— Begin RECORD LIST —

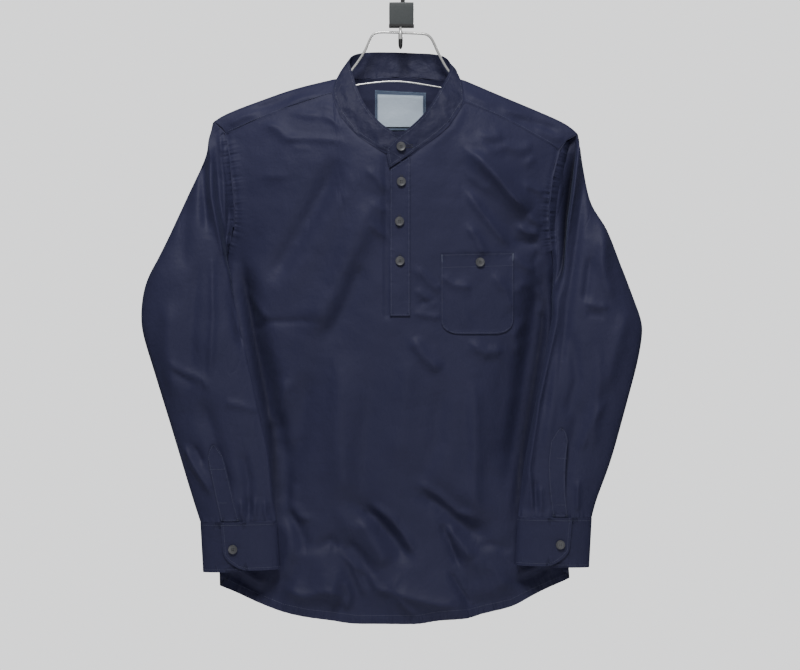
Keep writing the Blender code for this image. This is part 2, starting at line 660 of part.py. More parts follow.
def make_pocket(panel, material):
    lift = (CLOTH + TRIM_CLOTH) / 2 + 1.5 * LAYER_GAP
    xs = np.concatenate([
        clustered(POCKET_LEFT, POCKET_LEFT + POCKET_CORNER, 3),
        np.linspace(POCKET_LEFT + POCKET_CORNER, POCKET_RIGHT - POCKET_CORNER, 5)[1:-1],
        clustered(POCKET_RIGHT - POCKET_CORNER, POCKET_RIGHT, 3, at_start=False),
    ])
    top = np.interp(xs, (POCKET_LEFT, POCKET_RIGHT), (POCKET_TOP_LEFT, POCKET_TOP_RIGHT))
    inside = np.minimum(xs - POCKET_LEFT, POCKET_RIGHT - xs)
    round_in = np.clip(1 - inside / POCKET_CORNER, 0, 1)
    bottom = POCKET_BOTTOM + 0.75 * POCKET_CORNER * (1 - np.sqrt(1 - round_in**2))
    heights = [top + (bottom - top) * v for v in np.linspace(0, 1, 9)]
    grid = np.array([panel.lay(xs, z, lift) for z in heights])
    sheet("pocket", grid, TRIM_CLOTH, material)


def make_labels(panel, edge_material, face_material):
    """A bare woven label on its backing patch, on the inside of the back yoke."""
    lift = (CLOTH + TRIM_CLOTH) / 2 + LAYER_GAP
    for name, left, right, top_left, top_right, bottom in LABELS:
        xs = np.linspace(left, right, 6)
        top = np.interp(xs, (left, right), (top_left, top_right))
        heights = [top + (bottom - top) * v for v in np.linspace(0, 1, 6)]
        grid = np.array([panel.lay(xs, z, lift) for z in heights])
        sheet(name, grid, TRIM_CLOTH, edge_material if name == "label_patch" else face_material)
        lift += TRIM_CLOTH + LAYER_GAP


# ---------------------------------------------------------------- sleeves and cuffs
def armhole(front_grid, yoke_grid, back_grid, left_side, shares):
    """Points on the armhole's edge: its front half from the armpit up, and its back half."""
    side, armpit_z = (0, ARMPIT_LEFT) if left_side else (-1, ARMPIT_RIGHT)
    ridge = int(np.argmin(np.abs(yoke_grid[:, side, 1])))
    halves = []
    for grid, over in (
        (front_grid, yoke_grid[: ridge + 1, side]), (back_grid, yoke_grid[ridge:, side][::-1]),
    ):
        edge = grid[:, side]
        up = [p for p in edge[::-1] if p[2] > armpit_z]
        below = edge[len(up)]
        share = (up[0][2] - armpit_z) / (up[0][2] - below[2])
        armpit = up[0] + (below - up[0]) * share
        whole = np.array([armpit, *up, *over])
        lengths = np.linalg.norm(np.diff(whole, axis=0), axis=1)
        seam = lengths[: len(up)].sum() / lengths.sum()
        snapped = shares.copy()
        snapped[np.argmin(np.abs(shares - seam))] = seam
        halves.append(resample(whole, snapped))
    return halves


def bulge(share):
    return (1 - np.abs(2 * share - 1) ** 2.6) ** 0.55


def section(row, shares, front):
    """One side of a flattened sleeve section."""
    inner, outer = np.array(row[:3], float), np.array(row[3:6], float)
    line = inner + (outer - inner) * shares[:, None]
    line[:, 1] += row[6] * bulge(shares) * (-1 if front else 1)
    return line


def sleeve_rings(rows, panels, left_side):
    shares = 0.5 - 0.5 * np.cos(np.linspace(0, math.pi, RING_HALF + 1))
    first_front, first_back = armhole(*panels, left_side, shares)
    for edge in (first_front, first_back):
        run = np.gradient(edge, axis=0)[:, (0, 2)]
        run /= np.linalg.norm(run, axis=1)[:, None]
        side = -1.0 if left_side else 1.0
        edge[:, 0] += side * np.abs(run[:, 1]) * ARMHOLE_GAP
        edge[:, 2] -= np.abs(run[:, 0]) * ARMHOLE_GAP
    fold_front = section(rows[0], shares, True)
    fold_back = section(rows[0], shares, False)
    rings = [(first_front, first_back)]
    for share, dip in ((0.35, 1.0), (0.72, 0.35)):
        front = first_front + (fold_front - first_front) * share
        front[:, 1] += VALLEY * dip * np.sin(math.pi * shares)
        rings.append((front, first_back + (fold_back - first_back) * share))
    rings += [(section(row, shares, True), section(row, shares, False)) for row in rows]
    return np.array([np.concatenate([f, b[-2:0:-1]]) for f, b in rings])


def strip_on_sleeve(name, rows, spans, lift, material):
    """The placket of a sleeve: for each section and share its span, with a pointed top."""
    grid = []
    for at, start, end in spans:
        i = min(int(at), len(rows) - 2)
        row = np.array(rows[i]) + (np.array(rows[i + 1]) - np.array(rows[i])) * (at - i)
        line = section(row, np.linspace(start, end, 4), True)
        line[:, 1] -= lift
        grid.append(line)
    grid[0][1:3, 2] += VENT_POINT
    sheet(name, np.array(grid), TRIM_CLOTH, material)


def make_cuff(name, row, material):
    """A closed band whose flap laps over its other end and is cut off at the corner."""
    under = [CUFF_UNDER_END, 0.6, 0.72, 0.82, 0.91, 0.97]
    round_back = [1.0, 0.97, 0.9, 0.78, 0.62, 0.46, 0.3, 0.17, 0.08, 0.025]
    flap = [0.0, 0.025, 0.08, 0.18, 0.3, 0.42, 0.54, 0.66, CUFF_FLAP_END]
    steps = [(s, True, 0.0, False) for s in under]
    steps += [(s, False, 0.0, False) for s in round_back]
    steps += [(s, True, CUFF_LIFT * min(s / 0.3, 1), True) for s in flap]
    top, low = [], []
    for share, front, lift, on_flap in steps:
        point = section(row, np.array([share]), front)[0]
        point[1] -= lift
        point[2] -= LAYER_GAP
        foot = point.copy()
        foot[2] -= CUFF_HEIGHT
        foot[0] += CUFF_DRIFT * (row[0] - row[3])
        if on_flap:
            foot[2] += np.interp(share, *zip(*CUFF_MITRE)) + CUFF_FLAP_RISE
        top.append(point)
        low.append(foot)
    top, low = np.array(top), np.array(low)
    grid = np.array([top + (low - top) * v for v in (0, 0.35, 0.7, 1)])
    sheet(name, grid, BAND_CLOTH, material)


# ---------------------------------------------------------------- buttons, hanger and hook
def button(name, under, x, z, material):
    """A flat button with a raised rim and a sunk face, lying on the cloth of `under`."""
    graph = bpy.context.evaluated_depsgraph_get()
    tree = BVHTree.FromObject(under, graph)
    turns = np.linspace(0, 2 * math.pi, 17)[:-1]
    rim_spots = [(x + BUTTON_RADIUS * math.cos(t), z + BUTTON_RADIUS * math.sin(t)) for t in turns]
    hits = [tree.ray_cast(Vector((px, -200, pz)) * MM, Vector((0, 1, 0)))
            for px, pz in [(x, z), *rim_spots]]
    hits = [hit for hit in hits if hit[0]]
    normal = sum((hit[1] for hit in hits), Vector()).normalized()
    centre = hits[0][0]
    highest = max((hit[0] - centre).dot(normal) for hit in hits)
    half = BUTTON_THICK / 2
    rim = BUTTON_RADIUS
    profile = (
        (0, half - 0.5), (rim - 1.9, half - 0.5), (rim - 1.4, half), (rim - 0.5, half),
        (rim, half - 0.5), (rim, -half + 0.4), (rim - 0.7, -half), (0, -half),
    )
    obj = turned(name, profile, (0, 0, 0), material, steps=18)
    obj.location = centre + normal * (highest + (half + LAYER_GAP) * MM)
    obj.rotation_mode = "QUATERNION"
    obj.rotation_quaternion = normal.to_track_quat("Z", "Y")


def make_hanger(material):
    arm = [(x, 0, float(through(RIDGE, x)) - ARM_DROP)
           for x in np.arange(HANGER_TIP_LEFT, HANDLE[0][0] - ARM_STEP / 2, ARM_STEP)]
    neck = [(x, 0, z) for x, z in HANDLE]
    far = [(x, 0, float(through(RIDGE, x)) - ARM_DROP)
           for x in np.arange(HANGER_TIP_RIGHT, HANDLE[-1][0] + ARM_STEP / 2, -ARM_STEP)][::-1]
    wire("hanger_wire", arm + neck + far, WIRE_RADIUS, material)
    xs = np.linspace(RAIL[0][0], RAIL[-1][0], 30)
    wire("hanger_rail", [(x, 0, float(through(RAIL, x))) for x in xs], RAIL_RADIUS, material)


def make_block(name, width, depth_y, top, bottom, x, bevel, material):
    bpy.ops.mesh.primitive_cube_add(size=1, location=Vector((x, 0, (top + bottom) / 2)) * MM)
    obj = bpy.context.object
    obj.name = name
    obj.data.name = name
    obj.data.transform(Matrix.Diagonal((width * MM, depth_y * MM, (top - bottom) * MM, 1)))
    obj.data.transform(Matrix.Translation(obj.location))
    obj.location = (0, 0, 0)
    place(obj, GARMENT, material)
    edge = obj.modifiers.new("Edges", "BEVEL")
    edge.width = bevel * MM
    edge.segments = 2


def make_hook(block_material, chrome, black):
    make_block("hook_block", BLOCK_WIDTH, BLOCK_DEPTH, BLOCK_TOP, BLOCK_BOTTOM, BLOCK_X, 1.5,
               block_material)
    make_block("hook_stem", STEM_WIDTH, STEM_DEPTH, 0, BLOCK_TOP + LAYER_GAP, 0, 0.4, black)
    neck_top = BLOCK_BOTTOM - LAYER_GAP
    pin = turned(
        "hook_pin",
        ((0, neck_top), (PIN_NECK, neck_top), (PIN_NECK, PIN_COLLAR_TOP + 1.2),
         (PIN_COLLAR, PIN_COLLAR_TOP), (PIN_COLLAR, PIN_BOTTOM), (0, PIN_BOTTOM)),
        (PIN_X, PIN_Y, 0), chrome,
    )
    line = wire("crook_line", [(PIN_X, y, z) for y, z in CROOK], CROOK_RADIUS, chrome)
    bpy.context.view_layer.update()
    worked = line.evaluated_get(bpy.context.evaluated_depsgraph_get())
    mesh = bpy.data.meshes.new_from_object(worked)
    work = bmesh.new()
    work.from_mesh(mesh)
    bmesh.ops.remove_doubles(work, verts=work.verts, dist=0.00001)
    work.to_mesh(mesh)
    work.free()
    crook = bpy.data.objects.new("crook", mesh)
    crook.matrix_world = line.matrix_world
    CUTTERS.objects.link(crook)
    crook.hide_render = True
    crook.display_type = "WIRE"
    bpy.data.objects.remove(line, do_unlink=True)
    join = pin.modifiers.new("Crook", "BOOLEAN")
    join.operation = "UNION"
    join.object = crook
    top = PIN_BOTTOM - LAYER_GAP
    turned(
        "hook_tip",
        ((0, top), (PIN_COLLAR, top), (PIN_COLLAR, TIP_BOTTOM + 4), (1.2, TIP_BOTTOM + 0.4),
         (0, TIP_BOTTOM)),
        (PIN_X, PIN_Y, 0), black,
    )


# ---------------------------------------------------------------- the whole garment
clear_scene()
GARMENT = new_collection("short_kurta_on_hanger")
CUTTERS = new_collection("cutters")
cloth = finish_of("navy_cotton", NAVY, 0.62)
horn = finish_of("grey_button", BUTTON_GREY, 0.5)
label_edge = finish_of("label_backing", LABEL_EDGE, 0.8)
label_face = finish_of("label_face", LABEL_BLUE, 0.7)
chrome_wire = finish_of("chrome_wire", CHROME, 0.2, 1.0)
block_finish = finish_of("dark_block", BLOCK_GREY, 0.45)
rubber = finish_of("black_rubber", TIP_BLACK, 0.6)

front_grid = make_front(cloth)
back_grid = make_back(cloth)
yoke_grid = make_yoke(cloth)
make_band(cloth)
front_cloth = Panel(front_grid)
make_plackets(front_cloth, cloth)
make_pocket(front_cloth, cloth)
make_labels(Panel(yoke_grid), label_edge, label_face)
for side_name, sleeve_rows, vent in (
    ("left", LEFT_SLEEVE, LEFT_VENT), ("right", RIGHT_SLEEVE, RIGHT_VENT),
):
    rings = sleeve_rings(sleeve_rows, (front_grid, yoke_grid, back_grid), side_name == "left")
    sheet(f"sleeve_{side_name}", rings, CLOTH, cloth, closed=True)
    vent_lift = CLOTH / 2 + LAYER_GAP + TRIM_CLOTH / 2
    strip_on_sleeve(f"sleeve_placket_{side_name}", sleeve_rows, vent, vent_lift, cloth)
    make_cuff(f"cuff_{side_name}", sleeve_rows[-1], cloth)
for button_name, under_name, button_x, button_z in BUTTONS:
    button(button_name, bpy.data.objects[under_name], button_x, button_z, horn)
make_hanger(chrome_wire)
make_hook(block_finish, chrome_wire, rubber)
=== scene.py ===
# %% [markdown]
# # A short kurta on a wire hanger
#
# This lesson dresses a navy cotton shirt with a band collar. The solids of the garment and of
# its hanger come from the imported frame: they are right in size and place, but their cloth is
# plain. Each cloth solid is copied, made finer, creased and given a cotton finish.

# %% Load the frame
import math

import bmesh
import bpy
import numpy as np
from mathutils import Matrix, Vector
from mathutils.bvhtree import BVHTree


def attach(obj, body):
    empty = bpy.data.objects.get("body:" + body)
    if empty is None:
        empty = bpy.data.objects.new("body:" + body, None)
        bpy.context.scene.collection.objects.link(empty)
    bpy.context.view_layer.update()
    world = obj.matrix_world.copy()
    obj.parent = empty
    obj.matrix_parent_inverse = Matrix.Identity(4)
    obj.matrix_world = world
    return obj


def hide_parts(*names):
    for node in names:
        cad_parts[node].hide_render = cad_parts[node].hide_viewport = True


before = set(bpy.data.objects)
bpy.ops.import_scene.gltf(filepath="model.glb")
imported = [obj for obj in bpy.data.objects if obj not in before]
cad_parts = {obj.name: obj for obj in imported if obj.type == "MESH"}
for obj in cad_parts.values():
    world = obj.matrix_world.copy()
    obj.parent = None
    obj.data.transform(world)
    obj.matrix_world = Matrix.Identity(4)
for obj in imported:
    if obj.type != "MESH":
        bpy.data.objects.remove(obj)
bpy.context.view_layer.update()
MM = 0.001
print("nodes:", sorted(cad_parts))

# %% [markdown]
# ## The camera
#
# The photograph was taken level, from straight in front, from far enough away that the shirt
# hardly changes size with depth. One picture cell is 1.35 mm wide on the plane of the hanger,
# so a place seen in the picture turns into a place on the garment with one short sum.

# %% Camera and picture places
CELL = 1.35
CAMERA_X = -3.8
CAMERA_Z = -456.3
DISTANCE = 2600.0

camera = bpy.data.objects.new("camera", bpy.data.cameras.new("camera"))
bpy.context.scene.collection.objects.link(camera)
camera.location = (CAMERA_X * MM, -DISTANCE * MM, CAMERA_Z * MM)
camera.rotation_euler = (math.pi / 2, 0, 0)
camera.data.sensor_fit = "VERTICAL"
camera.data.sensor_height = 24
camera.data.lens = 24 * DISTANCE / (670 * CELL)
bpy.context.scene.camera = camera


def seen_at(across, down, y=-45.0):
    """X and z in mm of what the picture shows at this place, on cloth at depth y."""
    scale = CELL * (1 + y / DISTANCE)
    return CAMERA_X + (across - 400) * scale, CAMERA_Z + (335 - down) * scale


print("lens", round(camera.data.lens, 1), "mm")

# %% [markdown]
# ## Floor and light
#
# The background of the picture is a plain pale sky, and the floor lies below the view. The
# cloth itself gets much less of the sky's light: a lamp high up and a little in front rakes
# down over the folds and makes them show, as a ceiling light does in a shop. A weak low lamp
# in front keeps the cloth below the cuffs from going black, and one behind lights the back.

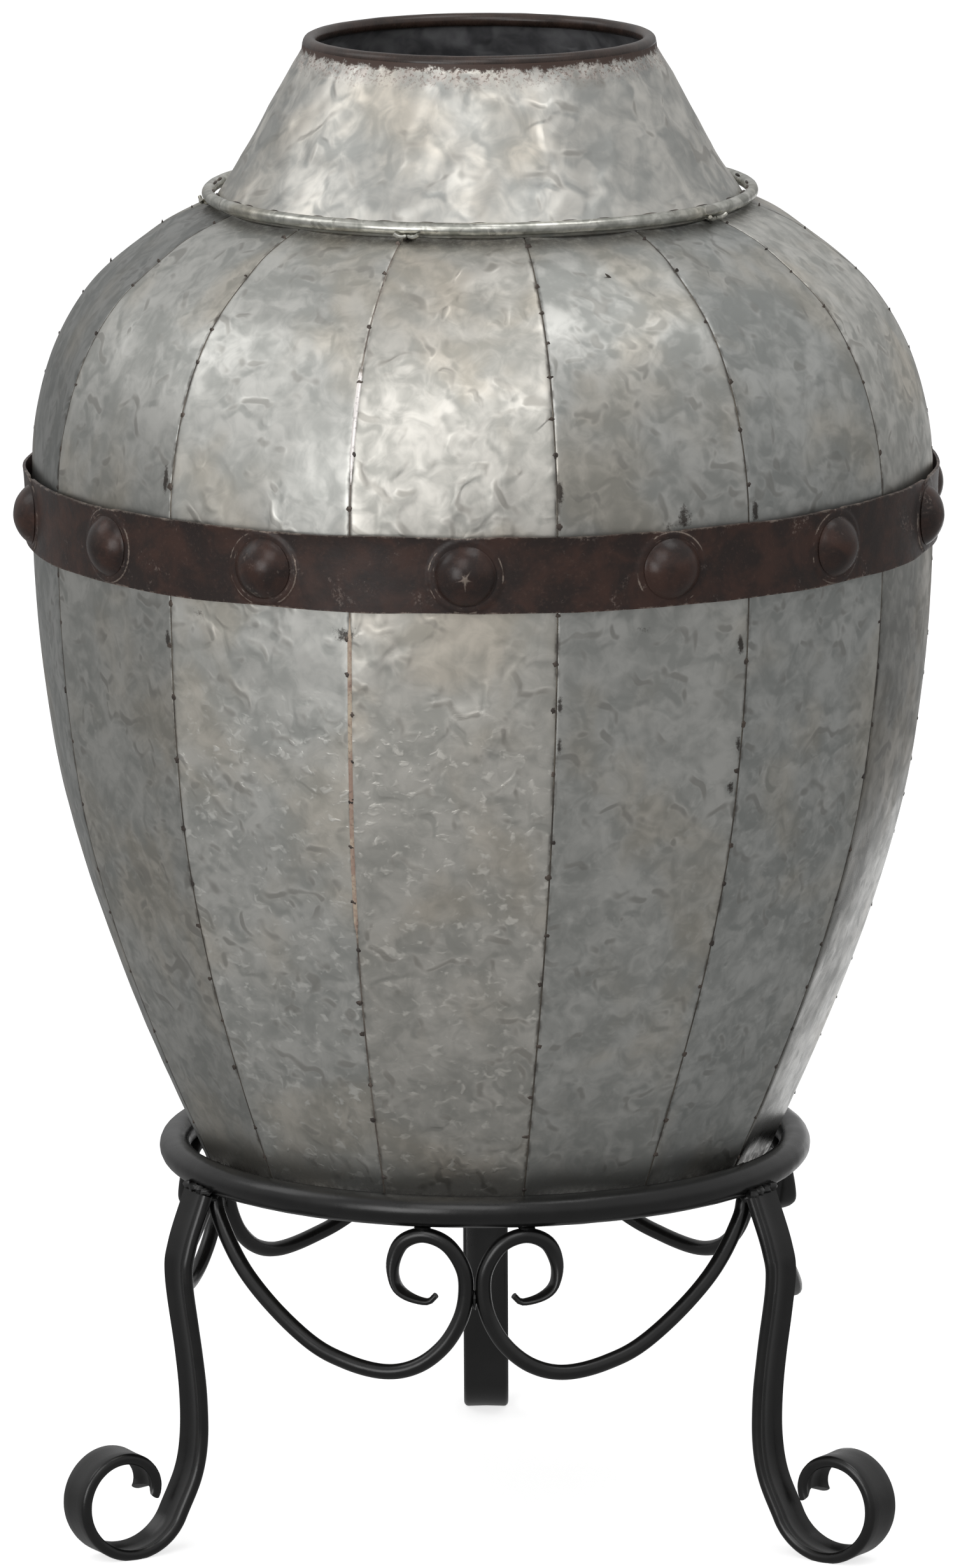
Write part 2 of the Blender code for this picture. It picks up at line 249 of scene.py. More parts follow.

— End RECORD LIST —

** REQUIRED TASK **
Starting at the line that contains "vent_lift = CLOTH" and ending at the line that contains "for node in", repeat each line exactly, both ends included, and nothing else.

** THE SOLUTION **
    vent_lift = CLOTH / 2 + LAYER_GAP + TRIM_CLOTH / 2
    strip_on_sleeve(f"sleeve_placket_{side_name}", sleeve_rows, vent, vent_lift, cloth)
    make_cuff(f"cuff_{side_name}", sleeve_rows[-1], cloth)
for button_name, under_name, button_x, button_z in BUTTONS:
    button(button_name, bpy.data.objects[under_name], button_x, button_z, horn)
make_hanger(chrome_wire)
make_hook(block_finish, chrome_wire, rubber)
=== scene.py ===
# %% [markdown]
# # A short kurta on a wire hanger
#
# This lesson dresses a navy cotton shirt with a band collar. The solids of the garment and of
# its hanger come from the imported frame: they are right in size and place, but their cloth is
# plain. Each cloth solid is copied, made finer, creased and given a cotton finish.

# %% Load the frame
import math

import bmesh
import bpy
import numpy as np
from mathutils import Matrix, Vector
from mathutils.bvhtree import BVHTree


def attach(obj, body):
    empty = bpy.data.objects.get("body:" + body)
    if empty is None:
        empty = bpy.data.objects.new("body:" + body, None)
        bpy.context.scene.collection.objects.link(empty)
    bpy.context.view_layer.update()
    world = obj.matrix_world.copy()
    obj.parent = empty
    obj.matrix_parent_inverse = Matrix.Identity(4)
    obj.matrix_world = world
    return obj


def hide_parts(*names):
    for node in names:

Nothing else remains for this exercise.